**What to produce:**
Take the lines from the one bearing "make_shell(axis, collector, paint)" to the one bearing "zip(*points))), Vector(map(max, zip(*points)))", inclusive, and reproduce them exactly; include no other line.

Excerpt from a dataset
— BEGIN —
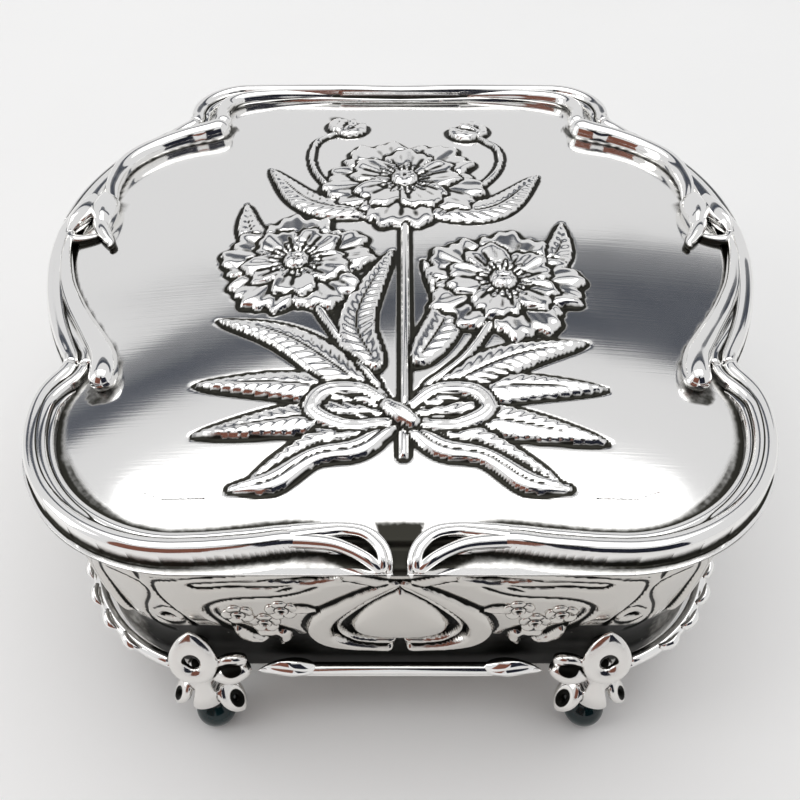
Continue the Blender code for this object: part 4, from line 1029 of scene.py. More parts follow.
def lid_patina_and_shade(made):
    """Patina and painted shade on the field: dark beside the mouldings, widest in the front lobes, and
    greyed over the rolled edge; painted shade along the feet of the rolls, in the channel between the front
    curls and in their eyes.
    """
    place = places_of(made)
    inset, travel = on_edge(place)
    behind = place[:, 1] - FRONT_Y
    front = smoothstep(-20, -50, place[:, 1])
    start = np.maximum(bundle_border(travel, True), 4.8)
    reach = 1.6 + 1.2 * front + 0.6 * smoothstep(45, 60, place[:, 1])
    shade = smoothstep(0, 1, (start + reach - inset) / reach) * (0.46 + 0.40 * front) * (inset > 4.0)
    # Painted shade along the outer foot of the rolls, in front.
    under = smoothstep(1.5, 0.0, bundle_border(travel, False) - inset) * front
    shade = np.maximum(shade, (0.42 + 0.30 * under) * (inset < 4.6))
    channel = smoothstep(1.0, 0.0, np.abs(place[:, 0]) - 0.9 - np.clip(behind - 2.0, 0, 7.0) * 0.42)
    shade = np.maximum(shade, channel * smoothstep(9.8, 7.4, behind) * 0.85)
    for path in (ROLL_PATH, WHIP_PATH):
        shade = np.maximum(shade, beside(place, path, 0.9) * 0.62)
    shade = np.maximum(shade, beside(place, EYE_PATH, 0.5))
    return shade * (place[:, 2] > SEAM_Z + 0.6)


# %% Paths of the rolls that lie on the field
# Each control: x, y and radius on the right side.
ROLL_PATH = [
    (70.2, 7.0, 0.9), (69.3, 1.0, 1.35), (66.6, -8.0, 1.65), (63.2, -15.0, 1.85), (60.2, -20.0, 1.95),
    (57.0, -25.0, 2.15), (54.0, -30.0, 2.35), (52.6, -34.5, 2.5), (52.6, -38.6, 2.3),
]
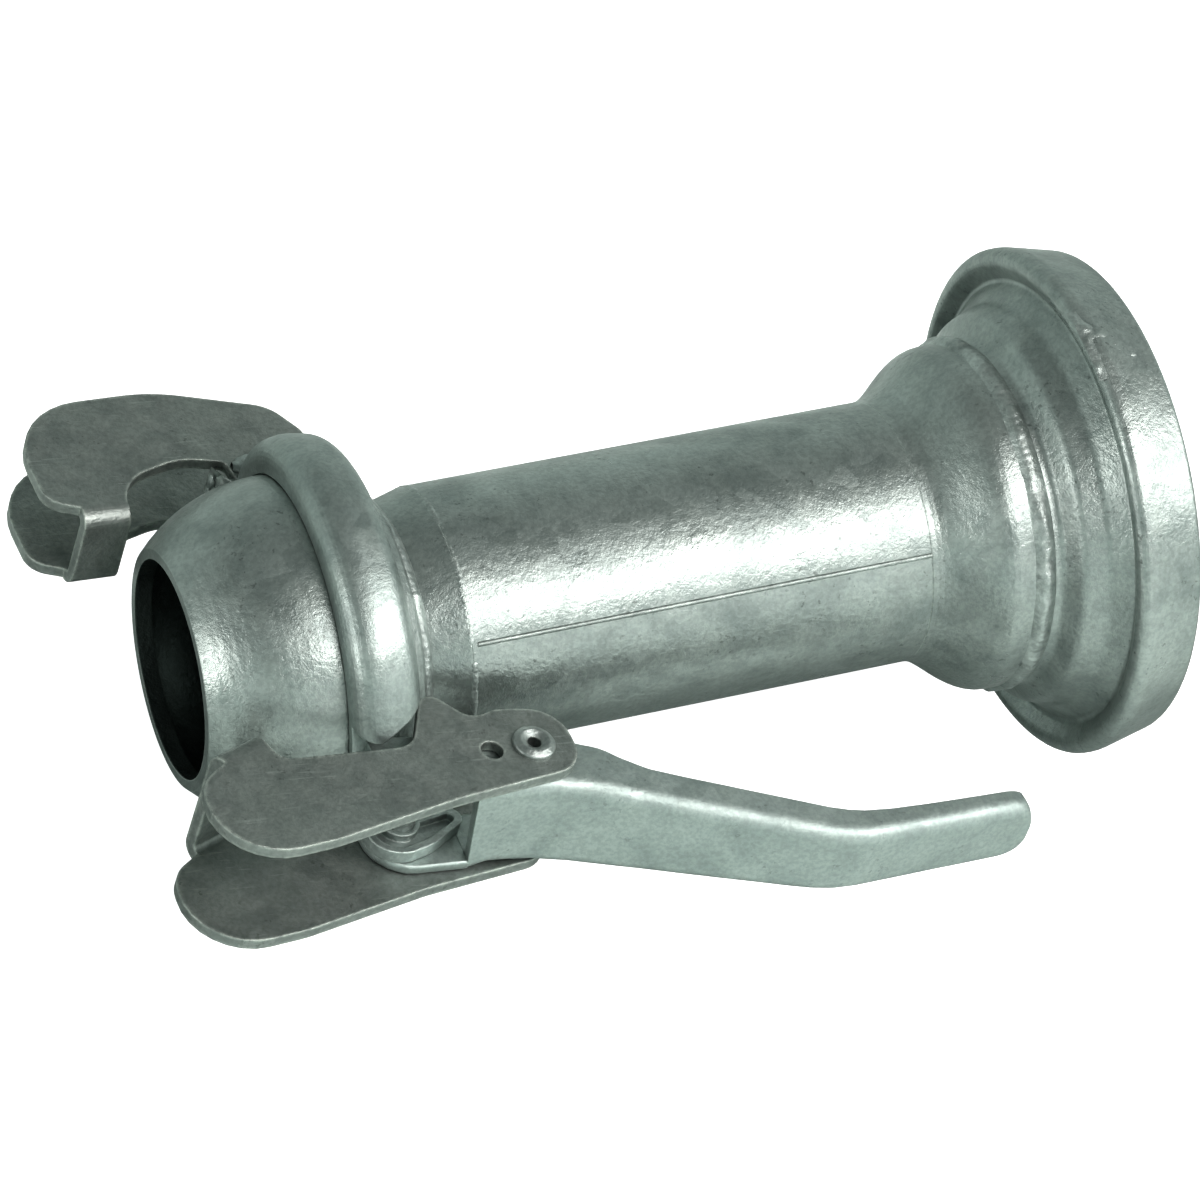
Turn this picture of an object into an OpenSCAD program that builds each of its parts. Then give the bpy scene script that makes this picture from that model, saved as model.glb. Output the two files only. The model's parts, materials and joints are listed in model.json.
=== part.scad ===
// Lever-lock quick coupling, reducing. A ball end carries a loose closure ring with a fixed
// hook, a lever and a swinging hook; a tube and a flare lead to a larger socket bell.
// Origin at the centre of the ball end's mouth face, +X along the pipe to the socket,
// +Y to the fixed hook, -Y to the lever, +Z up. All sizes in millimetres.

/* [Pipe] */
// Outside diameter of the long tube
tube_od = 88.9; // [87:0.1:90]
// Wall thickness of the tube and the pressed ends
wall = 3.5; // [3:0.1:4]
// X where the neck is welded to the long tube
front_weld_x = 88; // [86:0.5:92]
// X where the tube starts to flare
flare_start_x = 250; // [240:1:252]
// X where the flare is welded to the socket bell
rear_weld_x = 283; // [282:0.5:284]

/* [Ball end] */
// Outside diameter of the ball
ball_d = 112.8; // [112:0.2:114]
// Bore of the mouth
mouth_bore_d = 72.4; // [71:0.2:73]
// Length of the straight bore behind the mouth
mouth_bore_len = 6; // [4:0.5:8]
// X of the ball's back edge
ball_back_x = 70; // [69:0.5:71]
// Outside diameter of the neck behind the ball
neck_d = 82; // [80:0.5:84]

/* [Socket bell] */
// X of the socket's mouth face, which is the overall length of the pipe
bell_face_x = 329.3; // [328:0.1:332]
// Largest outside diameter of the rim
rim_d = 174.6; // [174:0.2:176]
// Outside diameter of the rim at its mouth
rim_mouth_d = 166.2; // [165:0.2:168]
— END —
— BEGIN —
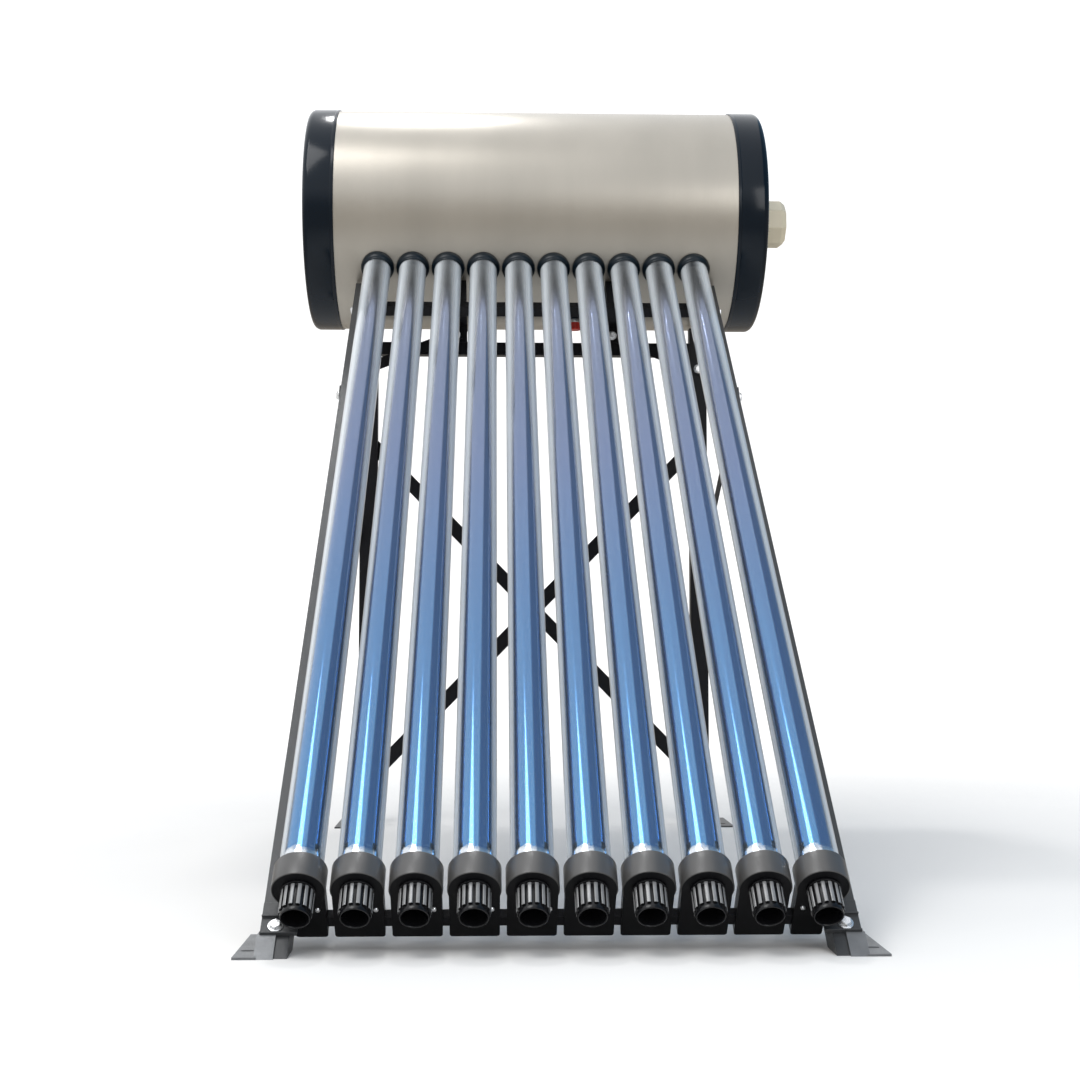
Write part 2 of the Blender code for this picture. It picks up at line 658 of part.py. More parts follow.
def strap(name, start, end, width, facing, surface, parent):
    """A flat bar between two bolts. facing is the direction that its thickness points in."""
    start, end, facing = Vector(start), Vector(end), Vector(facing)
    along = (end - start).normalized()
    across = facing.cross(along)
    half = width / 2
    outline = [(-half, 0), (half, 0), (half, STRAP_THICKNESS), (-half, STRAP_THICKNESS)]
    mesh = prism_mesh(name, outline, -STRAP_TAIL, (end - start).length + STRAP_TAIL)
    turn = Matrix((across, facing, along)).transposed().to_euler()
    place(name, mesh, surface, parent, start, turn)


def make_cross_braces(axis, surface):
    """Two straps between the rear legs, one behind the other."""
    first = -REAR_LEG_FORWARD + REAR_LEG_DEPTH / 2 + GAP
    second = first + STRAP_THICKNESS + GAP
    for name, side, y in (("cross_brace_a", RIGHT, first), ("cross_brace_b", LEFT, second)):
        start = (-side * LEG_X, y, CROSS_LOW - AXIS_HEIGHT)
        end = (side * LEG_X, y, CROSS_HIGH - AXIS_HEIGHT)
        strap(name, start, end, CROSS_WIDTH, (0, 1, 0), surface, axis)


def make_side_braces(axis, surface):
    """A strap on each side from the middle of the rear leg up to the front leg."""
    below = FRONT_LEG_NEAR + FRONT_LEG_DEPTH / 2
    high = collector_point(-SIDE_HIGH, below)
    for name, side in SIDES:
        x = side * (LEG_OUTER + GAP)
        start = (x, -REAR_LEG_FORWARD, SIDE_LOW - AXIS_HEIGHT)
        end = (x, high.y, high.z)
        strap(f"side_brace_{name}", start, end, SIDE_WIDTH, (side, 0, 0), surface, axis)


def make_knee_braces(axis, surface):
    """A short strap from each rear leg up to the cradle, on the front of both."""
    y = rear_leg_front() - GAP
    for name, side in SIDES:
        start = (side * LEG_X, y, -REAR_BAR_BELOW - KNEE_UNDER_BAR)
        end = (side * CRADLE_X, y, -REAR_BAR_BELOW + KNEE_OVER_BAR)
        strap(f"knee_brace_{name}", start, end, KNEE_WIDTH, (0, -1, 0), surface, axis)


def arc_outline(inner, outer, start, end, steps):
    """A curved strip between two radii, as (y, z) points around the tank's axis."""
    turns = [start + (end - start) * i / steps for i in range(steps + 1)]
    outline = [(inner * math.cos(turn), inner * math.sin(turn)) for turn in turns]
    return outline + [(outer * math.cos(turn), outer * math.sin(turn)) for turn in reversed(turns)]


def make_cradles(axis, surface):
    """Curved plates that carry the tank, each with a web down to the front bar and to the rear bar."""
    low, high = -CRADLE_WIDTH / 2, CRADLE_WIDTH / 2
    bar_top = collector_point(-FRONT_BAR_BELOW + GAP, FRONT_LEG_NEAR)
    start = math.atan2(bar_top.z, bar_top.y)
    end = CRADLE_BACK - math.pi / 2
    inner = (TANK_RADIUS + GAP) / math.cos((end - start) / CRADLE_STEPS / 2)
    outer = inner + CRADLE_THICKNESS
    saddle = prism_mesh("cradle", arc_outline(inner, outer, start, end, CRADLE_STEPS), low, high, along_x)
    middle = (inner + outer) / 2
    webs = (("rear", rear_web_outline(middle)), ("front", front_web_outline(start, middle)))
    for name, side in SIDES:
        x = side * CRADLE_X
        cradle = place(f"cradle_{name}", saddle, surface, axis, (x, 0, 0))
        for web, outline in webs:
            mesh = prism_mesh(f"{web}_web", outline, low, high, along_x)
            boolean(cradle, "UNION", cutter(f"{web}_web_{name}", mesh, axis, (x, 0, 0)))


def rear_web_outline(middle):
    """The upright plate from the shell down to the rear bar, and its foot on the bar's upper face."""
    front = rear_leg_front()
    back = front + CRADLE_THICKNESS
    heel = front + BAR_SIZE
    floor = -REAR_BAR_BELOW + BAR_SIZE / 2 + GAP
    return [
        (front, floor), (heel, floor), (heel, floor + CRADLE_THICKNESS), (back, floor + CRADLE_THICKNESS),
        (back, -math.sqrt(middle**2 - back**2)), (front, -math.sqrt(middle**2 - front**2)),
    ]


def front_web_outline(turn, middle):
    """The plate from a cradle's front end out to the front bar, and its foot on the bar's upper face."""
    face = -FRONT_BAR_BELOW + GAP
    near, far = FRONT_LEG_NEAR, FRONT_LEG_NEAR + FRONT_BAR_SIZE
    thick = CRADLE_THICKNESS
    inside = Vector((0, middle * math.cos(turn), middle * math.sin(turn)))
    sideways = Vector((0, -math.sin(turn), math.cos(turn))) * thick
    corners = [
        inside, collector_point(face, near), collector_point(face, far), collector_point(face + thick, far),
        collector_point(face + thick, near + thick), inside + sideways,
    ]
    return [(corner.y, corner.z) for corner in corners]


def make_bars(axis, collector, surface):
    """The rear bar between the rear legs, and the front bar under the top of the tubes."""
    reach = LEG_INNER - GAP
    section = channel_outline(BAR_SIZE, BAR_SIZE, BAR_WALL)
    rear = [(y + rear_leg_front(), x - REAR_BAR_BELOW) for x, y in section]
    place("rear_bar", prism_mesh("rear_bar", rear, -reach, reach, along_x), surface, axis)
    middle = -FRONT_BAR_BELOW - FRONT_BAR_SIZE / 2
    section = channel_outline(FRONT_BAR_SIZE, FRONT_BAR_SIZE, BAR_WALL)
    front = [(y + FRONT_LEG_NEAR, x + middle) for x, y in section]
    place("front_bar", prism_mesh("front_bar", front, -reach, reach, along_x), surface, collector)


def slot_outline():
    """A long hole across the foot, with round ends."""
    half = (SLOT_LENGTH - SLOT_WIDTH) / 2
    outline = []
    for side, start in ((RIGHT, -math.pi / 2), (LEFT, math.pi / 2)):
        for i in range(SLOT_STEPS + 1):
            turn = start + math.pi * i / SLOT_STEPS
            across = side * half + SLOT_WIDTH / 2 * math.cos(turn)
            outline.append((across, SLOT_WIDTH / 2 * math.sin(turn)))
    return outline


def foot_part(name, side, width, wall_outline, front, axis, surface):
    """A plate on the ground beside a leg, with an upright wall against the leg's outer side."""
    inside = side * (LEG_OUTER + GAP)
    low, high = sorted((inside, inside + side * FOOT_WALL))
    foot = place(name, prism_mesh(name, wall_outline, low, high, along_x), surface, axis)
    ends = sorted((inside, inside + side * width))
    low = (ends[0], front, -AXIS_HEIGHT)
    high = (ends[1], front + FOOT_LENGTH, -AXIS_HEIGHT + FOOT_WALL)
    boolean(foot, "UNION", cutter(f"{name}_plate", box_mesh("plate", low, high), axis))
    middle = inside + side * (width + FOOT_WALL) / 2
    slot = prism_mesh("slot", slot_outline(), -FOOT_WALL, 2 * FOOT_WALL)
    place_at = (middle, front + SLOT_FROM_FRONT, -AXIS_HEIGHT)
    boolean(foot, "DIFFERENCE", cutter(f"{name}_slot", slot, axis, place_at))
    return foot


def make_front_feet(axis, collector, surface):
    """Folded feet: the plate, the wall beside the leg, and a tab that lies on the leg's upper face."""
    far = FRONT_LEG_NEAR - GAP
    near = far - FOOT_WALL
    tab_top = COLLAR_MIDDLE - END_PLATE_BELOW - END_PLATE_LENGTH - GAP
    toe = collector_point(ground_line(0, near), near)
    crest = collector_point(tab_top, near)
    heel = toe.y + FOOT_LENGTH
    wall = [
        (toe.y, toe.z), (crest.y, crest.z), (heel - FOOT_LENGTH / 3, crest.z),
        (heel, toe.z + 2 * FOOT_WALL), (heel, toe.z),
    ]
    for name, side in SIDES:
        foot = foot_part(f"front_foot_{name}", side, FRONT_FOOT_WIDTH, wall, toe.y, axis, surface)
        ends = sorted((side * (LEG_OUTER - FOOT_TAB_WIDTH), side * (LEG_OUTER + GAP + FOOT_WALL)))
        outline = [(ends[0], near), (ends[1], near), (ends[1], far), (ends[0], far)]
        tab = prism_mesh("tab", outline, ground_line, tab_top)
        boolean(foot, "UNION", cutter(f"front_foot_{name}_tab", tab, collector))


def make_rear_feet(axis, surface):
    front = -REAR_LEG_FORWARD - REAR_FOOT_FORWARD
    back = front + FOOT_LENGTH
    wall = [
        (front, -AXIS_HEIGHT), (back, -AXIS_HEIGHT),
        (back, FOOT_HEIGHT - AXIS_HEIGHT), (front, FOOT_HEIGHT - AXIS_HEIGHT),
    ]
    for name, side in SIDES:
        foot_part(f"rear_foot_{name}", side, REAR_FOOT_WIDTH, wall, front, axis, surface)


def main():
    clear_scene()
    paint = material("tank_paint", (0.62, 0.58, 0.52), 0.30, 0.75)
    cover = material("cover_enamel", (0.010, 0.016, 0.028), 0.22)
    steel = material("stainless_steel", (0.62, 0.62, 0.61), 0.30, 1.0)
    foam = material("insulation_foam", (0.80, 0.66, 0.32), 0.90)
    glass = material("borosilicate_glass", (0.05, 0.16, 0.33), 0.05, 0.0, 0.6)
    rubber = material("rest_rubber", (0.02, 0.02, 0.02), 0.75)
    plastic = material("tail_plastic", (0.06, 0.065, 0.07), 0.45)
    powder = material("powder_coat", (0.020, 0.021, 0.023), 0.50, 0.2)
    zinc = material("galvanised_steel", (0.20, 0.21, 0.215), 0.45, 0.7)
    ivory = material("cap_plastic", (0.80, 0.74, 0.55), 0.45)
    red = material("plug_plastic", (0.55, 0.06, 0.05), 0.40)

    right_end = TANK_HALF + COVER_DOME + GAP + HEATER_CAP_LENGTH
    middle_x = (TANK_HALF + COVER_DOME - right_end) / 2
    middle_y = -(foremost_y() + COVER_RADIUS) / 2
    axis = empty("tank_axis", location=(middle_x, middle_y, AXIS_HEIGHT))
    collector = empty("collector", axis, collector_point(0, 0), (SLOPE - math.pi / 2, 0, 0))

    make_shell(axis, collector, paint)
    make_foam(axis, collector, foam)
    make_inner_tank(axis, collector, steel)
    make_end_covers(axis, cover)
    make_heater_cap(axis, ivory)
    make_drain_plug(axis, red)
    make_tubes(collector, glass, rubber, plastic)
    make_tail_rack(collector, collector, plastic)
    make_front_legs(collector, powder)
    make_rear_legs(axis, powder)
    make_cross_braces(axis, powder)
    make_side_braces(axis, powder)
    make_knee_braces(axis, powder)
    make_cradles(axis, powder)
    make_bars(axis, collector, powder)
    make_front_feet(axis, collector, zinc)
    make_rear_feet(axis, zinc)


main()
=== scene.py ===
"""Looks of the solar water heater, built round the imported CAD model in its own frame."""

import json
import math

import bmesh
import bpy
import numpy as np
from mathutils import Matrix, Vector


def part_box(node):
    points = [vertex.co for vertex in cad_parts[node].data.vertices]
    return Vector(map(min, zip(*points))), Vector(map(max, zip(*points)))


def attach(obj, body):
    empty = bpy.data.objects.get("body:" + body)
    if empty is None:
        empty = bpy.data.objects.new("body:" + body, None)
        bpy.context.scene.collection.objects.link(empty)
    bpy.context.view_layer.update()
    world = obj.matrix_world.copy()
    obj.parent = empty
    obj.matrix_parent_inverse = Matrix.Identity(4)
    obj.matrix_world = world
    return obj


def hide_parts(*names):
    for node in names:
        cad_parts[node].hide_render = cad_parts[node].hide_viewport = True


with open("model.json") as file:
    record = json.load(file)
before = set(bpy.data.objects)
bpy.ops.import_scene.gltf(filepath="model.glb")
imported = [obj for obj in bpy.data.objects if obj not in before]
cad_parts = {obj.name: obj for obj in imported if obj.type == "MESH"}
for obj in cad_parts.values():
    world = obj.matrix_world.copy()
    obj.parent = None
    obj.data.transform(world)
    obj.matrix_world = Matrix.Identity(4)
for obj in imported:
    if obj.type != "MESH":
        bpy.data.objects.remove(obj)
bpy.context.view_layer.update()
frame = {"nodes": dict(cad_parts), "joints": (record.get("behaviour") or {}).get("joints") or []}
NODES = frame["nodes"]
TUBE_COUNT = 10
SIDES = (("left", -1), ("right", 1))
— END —
**Solution to this task:**
    make_shell(axis, collector, paint)
    make_foam(axis, collector, foam)
    make_inner_tank(axis, collector, steel)
    make_end_covers(axis, cover)
    make_heater_cap(axis, ivory)
    make_drain_plug(axis, red)
    make_tubes(collector, glass, rubber, plastic)
    make_tail_rack(collector, collector, plastic)
    make_front_legs(collector, powder)
    make_rear_legs(axis, powder)
    make_cross_braces(axis, powder)
    make_side_braces(axis, powder)
    make_knee_braces(axis, powder)
    make_cradles(axis, powder)
    make_bars(axis, collector, powder)
    make_front_feet(axis, collector, zinc)
    make_rear_feet(axis, zinc)


main()
=== scene.py ===
"""Looks of the solar water heater, built round the imported CAD model in its own frame."""

import json
import math

import bmesh
import bpy
import numpy as np
from mathutils import Matrix, Vector


def part_box(node):
    points = [vertex.co for vertex in cad_parts[node].data.vertices]
    return Vector(map(min, zip(*points))), Vector(map(max, zip(*points)))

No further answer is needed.